To focus the scientific problem, the following simplification assumptions were introduced: (1) objects in the scene are static (except the “arm”, as part of the system, moving in the workspace). (2) The head is fixed. We rarely shift our gaze without moving our heads, nonetheless we introduced this restrictive assumption to isolate a particular function and to have a common setting with the planned neurophysiological experiments. (3) Only saccade-type eye-movements are considered. This have not hampered the behavioral tasks tackled in this research. Indeed, there are rarely pursuit movements to the motion of one’s own arm. Usually, when reaching for a target, gaze is directed to the target and the motion of the arm is controlled from the visual motion of the arm in the peripheral visual field.

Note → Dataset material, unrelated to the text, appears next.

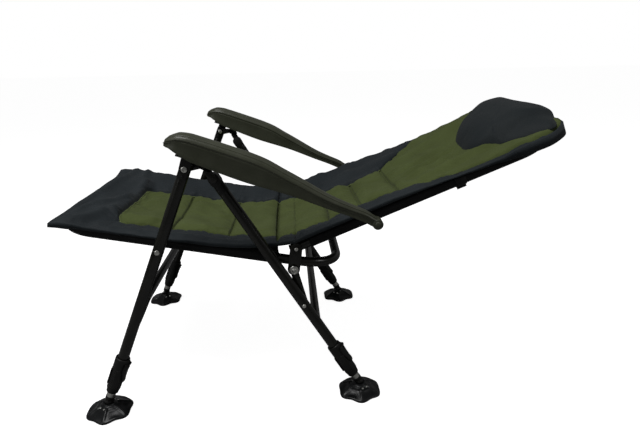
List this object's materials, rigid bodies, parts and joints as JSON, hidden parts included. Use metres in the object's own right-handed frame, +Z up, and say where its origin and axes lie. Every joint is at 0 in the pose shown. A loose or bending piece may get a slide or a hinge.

Having in mind these objectives, the project activities articulated in the concurrent development of the following major themes:
Design (and control) of an anthropomorphic mechatronic binocular system
The starting point of the project was to complete the understanding of the biomechanics of the ocular motions in humans and primates and to transfer these results into guidelines for the design of robotic eyes which could provide different solutions for the implementation of humanoid robots.
Beside the specific robotic applications, it is assumed that the implementation of a bio-inspired robot eye (or robot head) is also the starting point for the analysis and the assessment of the motor control strategies implemented by the brain to drive the very high dynamics of ocular rotation.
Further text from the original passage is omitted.